Seanad debates

Wednesday, 26 October 2005

Lisbon National Reform Programme: Statements (Resumed).

 

4:00 pm

Photo of Paschal MooneyPaschal Mooney (Fianna Fail)

All of us agree on that point. Senator McDowell went into some detail but did not want to discuss specific cases because we all knew what he was talking about. I would be the first to support the public sector. Like all Members, I have always believed in a strong, vibrant public sector. I have never taken the view that everything should be thrown to the private sector, particularly as I come from a rural area where there is a need for public service delivery. However, I suggest to the Minister of State that it is on the question of delivery of public services that the future prosperity of the country will lie. A key question in this regard is how efficiently the Government can deliver public services.

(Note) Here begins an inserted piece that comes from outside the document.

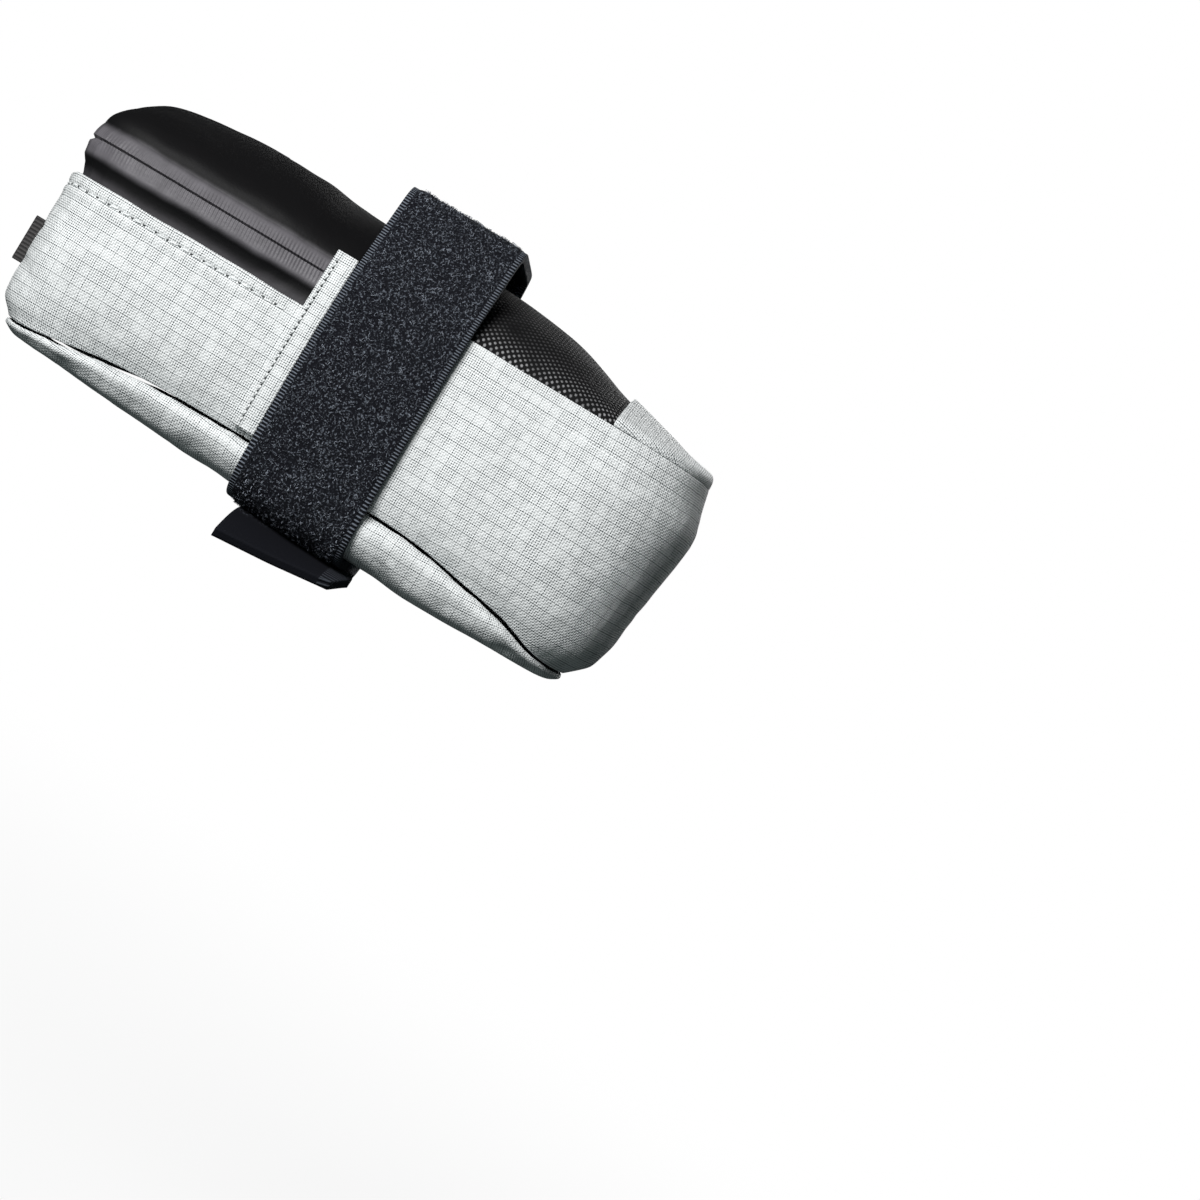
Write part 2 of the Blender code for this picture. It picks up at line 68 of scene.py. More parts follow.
# The studio: a pale floor that fades into the pale surround, a large soft light at the front left, a weaker
# one behind, and a dim surround that is brightest in front and darker above and on the right.
class Value:
    """A number, colour or vector that varies over a surface. Arithmetic on a number adds its Math nodes."""

    def __init__(self, owner, socket):
        self.owner = owner
        self.socket = socket

    def math(self, operation, *others):
        sockets = dict(enumerate((self, *others)))
        return self.owner.node("ShaderNodeMath", {"operation": operation}, sockets)

    def __add__(self, other):
        return self.math("ADD", other)

    def __sub__(self, other):
        return self.math("SUBTRACT", other)

    def __rsub__(self, other):
        return (self * -1).math("ADD", other)

    def __mul__(self, other):
        return self.math("MULTIPLY", other)

    def __truediv__(self, other):
        return self.math("DIVIDE", other)

    __radd__ = __add__
    __rmul__ = __mul__

    def band(self, start, end):
        """0 before start, 1 past end and smooth between them."""
        ends = {1: start, 2: end} if start < end else {1: end, 2: start}
        sockets = {0: self, **ends}
        rising = self.owner.node("ShaderNodeMapRange", {"interpolation_type": "SMOOTHSTEP"}, sockets)
        return rising if start < end else 1 - rising

    def sine(self, period):
        return (self * (2 * math.pi / period)).math("SINE")


class Nodes:
    """Adds nodes to one node tree."""

    def __init__(self, tree):
        self.tree = tree

    def node(self, kind, settings=None, sockets=None, output=0):
        made = self.tree.nodes.new(kind)
        for name, value in (settings or {}).items():
            setattr(made, name, value)
        for place, value in (sockets or {}).items():
            self.plug(made.inputs[place], value)
        return Value(self, made.outputs[output])

    def plug(self, socket, value):
        if isinstance(value, Value):
            self.tree.links.new(value.socket, socket)
        else:
            socket.default_value = value

    def parts(self, vector):
        return [self.node("ShaderNodeSeparateXYZ", sockets={0: vector}, output=axis) for axis in range(3)]

    def mixed(self, mask, dark, light):
        colours = {0: mask, 6: (*dark, 1.0) if isinstance(dark, tuple) else dark}
        colours[7] = (*light, 1.0) if isinstance(light, tuple) else light
        return self.node("ShaderNodeMix", {"data_type": "RGBA"}, colours, output=2)

    def place(self):
        """Where a point is in the bag's frame, in metres."""
        return self.node("ShaderNodeTexCoord", output=3)

    def place_part(self, axis):
        return self.node("ShaderNodeSeparateXYZ", sockets={0: self.place()}, output=axis)

    def grain(self, size, detail=2.0, roughness=0.5, vector=None):
        """Soft noise from 0 to 1 with lumps of about this size, in metres."""
        sockets = {"Vector": vector or self.place(), "Scale": 1 / size, "Detail": detail}
        return self.node("ShaderNodeTexNoise", sockets={**sockets, "Roughness": roughness})


class Finish(Nodes):
    """A surface finish: a material with one shader and the nodes that feed it."""

    def __init__(self, name, **constants):
        self.material = bpy.data.materials.new(name)
        self.material.use_nodes = True
        super().__init__(self.material.node_tree)
        self.shader = self.tree.nodes["Principled BSDF"]
        self.feed(**constants)

    def feed(self, **values):
        """Sets the shader's own inputs. Base_Color stands for the input Base Color."""
        for name, value in values.items():
            if isinstance(value, tuple):
                value = (*value, 1.0)
            self.plug(self.shader.inputs[name.replace("_", " ")], value)

    def raised(self, height, distance):
        """Feeds the shader's normal with a relief: height is from 0 to 1 and distance is its real size."""
        self.feed(Normal=self.node("ShaderNodeBump", sockets={"Height": height, "Distance": distance}))


FLOOR_DEPTH = 0.30
FLOOR_SIZE = 6.0
NEAR_FLOOR = 0.30
FAR_FLOOR = 1.2
LIT_FLOOR = 0.14
SURROUND_TINT = (0.84, 1.0, 1.0, 1.0)
SURROUND_DIM = 0.05
SURROUND_FRONT = 0.12
SURROUND_LOSS = 0.60

floor_mesh = bmesh.new()
bmesh.ops.create_circle(floor_mesh, cap_ends=True, segments=96, radius=FLOOR_SIZE)
floor = bpy.data.objects.new("floor", bpy.data.meshes.new("floor"))
floor_mesh.to_mesh(floor.data)
floor_mesh.free()
floor.location = (0, 0, -FLOOR_DEPTH)
floor.visible_diffuse = floor.visible_glossy = False
bpy.context.scene.collection.objects.link(floor)
pale = Finish("pale floor", Base_Color=(0.90, 0.90, 0.90), Roughness=0.9)
reach = pale.node("ShaderNodeVectorMath", {"operation": "LENGTH"}, {0: pale.place()}, output=1)
glow = pale.node("ShaderNodeEmission", sockets={"Color": (1, 1, 1, 1)})
faded = 1 - reach.band(FAR_FLOOR, NEAR_FLOOR) * LIT_FLOOR
layers = {0: faded, 1: Value(pale, pale.shader.outputs[0]), 2: glow}
surface = pale.node("ShaderNodeMixShader", sockets=layers)
pale.plug(pale.tree.nodes["Material Output"].inputs["Surface"], surface)
floor.data.materials.append(pale.material)

world = bpy.data.worlds.new("surround")
world.use_nodes = True
bpy.context.scene.world = world
surround = Nodes(world.node_tree)
side, depth, height = surround.parts(surround.node("ShaderNodeTexCoord"))
front = depth.band(0.3, -1.0)
above = height.band(0.0, 0.55)
right = side.band(0.05, 0.85)
even = SURROUND_DIM + front * SURROUND_FRONT
strength = even * (1 - above * SURROUND_LOSS) * (1 - right * SURROUND_LOSS)
dim = surround.node("ShaderNodeBackground", sockets={"Color": SURROUND_TINT, "Strength": strength})
plain = surround.node("ShaderNodeBackground", sockets={"Color": (1, 1, 1, 1)})
seen = surround.node("ShaderNodeLightPath")
both = surround.node("ShaderNodeMixShader", sockets={0: seen, 1: dim, 2: plain})
surround.plug(world.node_tree.nodes["World Output"].inputs["Surface"], both)


def soft_light(name, place, size, power):
    """A square soft light that faces the bag."""
    lamp = bpy.data.lights.new(name, "AREA")
    lamp.size = size
    lamp.energy = power
    made = bpy.data.objects.new(name, lamp)
    made.location = place
    made.rotation_euler = Vector(place).to_track_quat("Z", "Y").to_euler()
    bpy.context.scene.collection.objects.link(made)


soft_light("key", (-0.50, -1.32, 0.62), 0.60, 31)
soft_light("back", (0.40, 1.45, 0.50), 0.9, 11)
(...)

Some ten years ago, when I joined the National Economic and Social Forum, NESF, Ms Eithne Fitzgerald was the Minister of State at the Department of the Taoiseach responsible for it. I asked a question then that others and I have repeated since, namely, given that this is a Europe of prosperity and increased cohesion, with a free market and free movement of goods, services and people, why is it at least one third cheaper to buy a range of products in the United States that are generally available in this country and elsewhere in Europe? Nobody has adequately answered that question. I suggest it goes back to my original point on the lack of consensus on social models and the regulatory nature of the European business sector. Until we get these right, I and many others will continue to ask why it is cheaper to purchase goods across the consumer spectrum — compact disc players, DVD players and fashion items — in a country of 280 million people when the European Union is supposedly an unregulated free market of 400 million. I will leave the question open.